» GIVEN TASK: Could you output each line of the data that follows exactly?

» DATASET EXTRACT:
◇ ◇ ◇ ◇

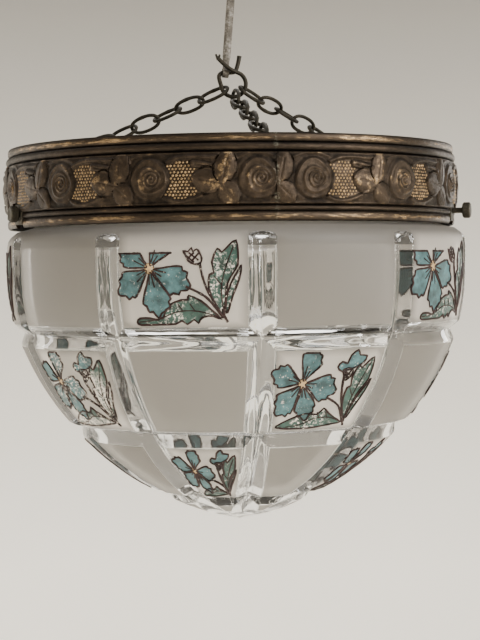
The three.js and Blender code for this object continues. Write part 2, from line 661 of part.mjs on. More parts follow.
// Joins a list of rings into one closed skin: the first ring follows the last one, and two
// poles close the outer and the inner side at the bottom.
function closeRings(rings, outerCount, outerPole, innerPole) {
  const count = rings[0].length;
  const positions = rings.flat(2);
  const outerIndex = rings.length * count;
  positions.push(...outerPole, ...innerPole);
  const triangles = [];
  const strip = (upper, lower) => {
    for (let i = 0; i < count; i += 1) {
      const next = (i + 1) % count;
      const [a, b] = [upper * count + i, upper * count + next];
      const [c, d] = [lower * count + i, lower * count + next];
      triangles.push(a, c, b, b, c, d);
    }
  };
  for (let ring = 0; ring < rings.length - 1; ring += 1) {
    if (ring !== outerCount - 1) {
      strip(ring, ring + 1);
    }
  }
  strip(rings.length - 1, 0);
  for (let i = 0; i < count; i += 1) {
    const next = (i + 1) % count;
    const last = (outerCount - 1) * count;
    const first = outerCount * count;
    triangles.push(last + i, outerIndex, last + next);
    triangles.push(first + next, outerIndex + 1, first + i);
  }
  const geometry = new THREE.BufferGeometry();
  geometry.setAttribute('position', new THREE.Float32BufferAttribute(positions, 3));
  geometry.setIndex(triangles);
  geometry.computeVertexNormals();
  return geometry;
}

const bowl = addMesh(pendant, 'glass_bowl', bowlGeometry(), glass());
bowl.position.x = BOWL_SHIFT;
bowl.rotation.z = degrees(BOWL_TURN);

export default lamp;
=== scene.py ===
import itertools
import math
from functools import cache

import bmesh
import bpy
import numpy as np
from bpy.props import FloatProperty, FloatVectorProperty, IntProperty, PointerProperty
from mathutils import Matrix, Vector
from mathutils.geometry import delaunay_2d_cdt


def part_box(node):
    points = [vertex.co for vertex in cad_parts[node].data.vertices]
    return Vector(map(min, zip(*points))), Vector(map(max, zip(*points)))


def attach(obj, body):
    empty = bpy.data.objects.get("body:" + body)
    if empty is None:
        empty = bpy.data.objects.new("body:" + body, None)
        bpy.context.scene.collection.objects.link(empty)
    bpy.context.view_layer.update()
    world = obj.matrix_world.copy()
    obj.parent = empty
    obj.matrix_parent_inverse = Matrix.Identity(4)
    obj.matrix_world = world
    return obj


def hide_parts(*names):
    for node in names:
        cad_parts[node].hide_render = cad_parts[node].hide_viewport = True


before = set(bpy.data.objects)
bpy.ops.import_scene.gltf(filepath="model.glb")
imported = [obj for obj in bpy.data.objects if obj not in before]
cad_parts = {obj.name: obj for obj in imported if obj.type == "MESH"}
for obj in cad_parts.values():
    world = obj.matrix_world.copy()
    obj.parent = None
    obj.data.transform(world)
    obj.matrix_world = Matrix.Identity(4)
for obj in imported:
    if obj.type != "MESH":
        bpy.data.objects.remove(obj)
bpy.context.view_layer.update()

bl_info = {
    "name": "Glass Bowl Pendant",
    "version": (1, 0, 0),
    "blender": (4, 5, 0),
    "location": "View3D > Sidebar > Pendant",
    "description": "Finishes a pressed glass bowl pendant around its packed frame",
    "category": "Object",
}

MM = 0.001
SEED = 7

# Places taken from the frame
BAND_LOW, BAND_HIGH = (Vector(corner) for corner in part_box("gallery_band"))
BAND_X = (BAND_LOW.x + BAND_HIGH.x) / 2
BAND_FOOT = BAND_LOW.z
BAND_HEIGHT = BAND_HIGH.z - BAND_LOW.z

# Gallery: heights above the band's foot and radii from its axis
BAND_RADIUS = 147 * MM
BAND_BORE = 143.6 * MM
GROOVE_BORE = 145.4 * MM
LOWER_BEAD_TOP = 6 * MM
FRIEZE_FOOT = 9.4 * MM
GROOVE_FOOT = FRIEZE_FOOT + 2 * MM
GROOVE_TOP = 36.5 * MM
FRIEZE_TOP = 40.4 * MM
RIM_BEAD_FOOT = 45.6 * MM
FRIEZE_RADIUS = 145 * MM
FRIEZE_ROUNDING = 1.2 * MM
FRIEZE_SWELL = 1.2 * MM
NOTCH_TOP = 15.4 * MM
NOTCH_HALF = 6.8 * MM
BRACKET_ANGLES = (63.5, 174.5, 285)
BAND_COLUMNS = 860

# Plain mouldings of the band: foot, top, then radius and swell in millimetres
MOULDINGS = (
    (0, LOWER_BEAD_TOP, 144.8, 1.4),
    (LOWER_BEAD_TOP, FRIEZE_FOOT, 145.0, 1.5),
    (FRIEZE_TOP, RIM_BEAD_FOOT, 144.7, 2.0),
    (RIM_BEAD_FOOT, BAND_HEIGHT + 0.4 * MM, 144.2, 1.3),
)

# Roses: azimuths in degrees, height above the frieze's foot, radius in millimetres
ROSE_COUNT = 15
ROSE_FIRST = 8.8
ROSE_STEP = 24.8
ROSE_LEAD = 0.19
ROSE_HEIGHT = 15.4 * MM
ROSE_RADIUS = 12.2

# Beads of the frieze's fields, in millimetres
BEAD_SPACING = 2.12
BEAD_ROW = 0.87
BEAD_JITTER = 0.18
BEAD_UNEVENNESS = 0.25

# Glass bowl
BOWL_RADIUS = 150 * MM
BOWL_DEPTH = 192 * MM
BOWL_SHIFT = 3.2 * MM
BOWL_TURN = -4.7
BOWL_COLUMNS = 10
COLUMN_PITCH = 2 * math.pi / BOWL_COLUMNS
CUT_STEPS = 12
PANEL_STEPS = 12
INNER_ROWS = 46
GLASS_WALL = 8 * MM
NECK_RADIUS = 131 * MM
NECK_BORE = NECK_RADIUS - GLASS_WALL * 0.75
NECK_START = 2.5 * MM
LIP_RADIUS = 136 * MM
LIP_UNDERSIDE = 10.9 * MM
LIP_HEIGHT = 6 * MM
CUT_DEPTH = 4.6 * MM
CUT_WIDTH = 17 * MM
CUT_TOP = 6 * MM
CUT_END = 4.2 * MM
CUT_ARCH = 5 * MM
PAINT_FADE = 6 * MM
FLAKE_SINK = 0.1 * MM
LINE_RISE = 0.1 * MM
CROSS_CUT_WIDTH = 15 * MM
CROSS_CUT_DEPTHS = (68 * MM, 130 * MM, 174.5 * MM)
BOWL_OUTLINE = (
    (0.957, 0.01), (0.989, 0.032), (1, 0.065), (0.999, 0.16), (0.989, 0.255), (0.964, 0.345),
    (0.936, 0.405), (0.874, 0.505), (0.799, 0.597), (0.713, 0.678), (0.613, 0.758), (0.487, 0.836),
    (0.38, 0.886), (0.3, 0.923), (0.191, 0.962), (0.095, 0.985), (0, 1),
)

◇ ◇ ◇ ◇

» WRITTEN ANSWER:
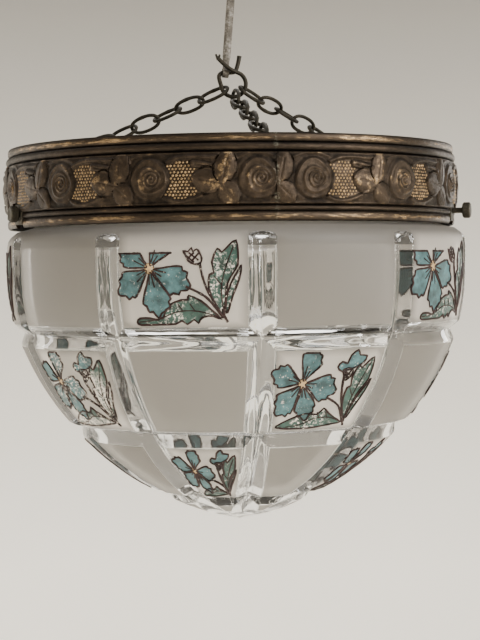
The three.js and Blender code for this object continues. Write part 2, from line 661 of part.mjs on. More parts follow.
// Joins a list of rings into one closed skin: the first ring follows the last one, and two
// poles close the outer and the inner side at the bottom.
function closeRings(rings, outerCount, outerPole, innerPole) {
  const count = rings[0].length;
  const positions = rings.flat(2);
  const outerIndex = rings.length * count;
  positions.push(...outerPole, ...innerPole);
  const triangles = [];
  const strip = (upper, lower) => {
    for (let i = 0; i < count; i += 1) {
      const next = (i + 1) % count;
      const [a, b] = [upper * count + i, upper * count + next];
      const [c, d] = [lower * count + i, lower * count + next];
      triangles.push(a, c, b, b, c, d);
    }
  };
  for (let ring = 0; ring < rings.length - 1; ring += 1) {
    if (ring !== outerCount - 1) {
      strip(ring, ring + 1);
    }
  }
  strip(rings.length - 1, 0);
  for (let i = 0; i < count; i += 1) {
    const next = (i + 1) % count;
    const last = (outerCount - 1) * count;
    const first = outerCount * count;
    triangles.push(last + i, outerIndex, last + next);
    triangles.push(first + next, outerIndex + 1, first + i);
  }
  const geometry = new THREE.BufferGeometry();
  geometry.setAttribute('position', new THREE.Float32BufferAttribute(positions, 3));
  geometry.setIndex(triangles);
  geometry.computeVertexNormals();
  return geometry;
}

const bowl = addMesh(pendant, 'glass_bowl', bowlGeometry(), glass());
bowl.position.x = BOWL_SHIFT;
bowl.rotation.z = degrees(BOWL_TURN);

export default lamp;
=== scene.py ===
import itertools
import math
from functools import cache

import bmesh
import bpy
import numpy as np
from bpy.props import FloatProperty, FloatVectorProperty, IntProperty, PointerProperty
from mathutils import Matrix, Vector
from mathutils.geometry import delaunay_2d_cdt


def part_box(node):
    points = [vertex.co for vertex in cad_parts[node].data.vertices]
    return Vector(map(min, zip(*points))), Vector(map(max, zip(*points)))


def attach(obj, body):
    empty = bpy.data.objects.get("body:" + body)
    if empty is None:
        empty = bpy.data.objects.new("body:" + body, None)
        bpy.context.scene.collection.objects.link(empty)
    bpy.context.view_layer.update()
    world = obj.matrix_world.copy()
    obj.parent = empty
    obj.matrix_parent_inverse = Matrix.Identity(4)
    obj.matrix_world = world
    return obj


def hide_parts(*names):
    for node in names:
        cad_parts[node].hide_render = cad_parts[node].hide_viewport = True


before = set(bpy.data.objects)
bpy.ops.import_scene.gltf(filepath="model.glb")
imported = [obj for obj in bpy.data.objects if obj not in before]
cad_parts = {obj.name: obj for obj in imported if obj.type == "MESH"}
for obj in cad_parts.values():
    world = obj.matrix_world.copy()
    obj.parent = None
    obj.data.transform(world)
    obj.matrix_world = Matrix.Identity(4)
for obj in imported:
    if obj.type != "MESH":
        bpy.data.objects.remove(obj)
bpy.context.view_layer.update()

bl_info = {
    "name": "Glass Bowl Pendant",
    "version": (1, 0, 0),
    "blender": (4, 5, 0),
    "location": "View3D > Sidebar > Pendant",
    "description": "Finishes a pressed glass bowl pendant around its packed frame",
    "category": "Object",
}

MM = 0.001
SEED = 7

# Places taken from the frame
BAND_LOW, BAND_HIGH = (Vector(corner) for corner in part_box("gallery_band"))
BAND_X = (BAND_LOW.x + BAND_HIGH.x) / 2
BAND_FOOT = BAND_LOW.z
BAND_HEIGHT = BAND_HIGH.z - BAND_LOW.z

# Gallery: heights above the band's foot and radii from its axis
BAND_RADIUS = 147 * MM
BAND_BORE = 143.6 * MM
GROOVE_BORE = 145.4 * MM
LOWER_BEAD_TOP = 6 * MM
FRIEZE_FOOT = 9.4 * MM
GROOVE_FOOT = FRIEZE_FOOT + 2 * MM
GROOVE_TOP = 36.5 * MM
FRIEZE_TOP = 40.4 * MM
RIM_BEAD_FOOT = 45.6 * MM
FRIEZE_RADIUS = 145 * MM
FRIEZE_ROUNDING = 1.2 * MM
FRIEZE_SWELL = 1.2 * MM
NOTCH_TOP = 15.4 * MM
NOTCH_HALF = 6.8 * MM
BRACKET_ANGLES = (63.5, 174.5, 285)
BAND_COLUMNS = 860

# Plain mouldings of the band: foot, top, then radius and swell in millimetres
MOULDINGS = (
    (0, LOWER_BEAD_TOP, 144.8, 1.4),
    (LOWER_BEAD_TOP, FRIEZE_FOOT, 145.0, 1.5),
    (FRIEZE_TOP, RIM_BEAD_FOOT, 144.7, 2.0),
    (RIM_BEAD_FOOT, BAND_HEIGHT + 0.4 * MM, 144.2, 1.3),
)

# Roses: azimuths in degrees, height above the frieze's foot, radius in millimetres
ROSE_COUNT = 15
ROSE_FIRST = 8.8
ROSE_STEP = 24.8
ROSE_LEAD = 0.19
ROSE_HEIGHT = 15.4 * MM
ROSE_RADIUS = 12.2

# Beads of the frieze's fields, in millimetres
BEAD_SPACING = 2.12
BEAD_ROW = 0.87
BEAD_JITTER = 0.18
BEAD_UNEVENNESS = 0.25

# Glass bowl
BOWL_RADIUS = 150 * MM
BOWL_DEPTH = 192 * MM
BOWL_SHIFT = 3.2 * MM
BOWL_TURN = -4.7
BOWL_COLUMNS = 10
COLUMN_PITCH = 2 * math.pi / BOWL_COLUMNS
CUT_STEPS = 12
PANEL_STEPS = 12
INNER_ROWS = 46
GLASS_WALL = 8 * MM
NECK_RADIUS = 131 * MM
NECK_BORE = NECK_RADIUS - GLASS_WALL * 0.75
NECK_START = 2.5 * MM
LIP_RADIUS = 136 * MM
LIP_UNDERSIDE = 10.9 * MM
LIP_HEIGHT = 6 * MM
CUT_DEPTH = 4.6 * MM
CUT_WIDTH = 17 * MM
CUT_TOP = 6 * MM
CUT_END = 4.2 * MM
CUT_ARCH = 5 * MM
PAINT_FADE = 6 * MM
FLAKE_SINK = 0.1 * MM
LINE_RISE = 0.1 * MM
CROSS_CUT_WIDTH = 15 * MM
CROSS_CUT_DEPTHS = (68 * MM, 130 * MM, 174.5 * MM)
BOWL_OUTLINE = (
    (0.957, 0.01), (0.989, 0.032), (1, 0.065), (0.999, 0.16), (0.989, 0.255), (0.964, 0.345),
    (0.936, 0.405), (0.874, 0.505), (0.799, 0.597), (0.713, 0.678), (0.613, 0.758), (0.487, 0.836),
    (0.38, 0.886), (0.3, 0.923), (0.191, 0.962), (0.095, 0.985), (0, 1),
)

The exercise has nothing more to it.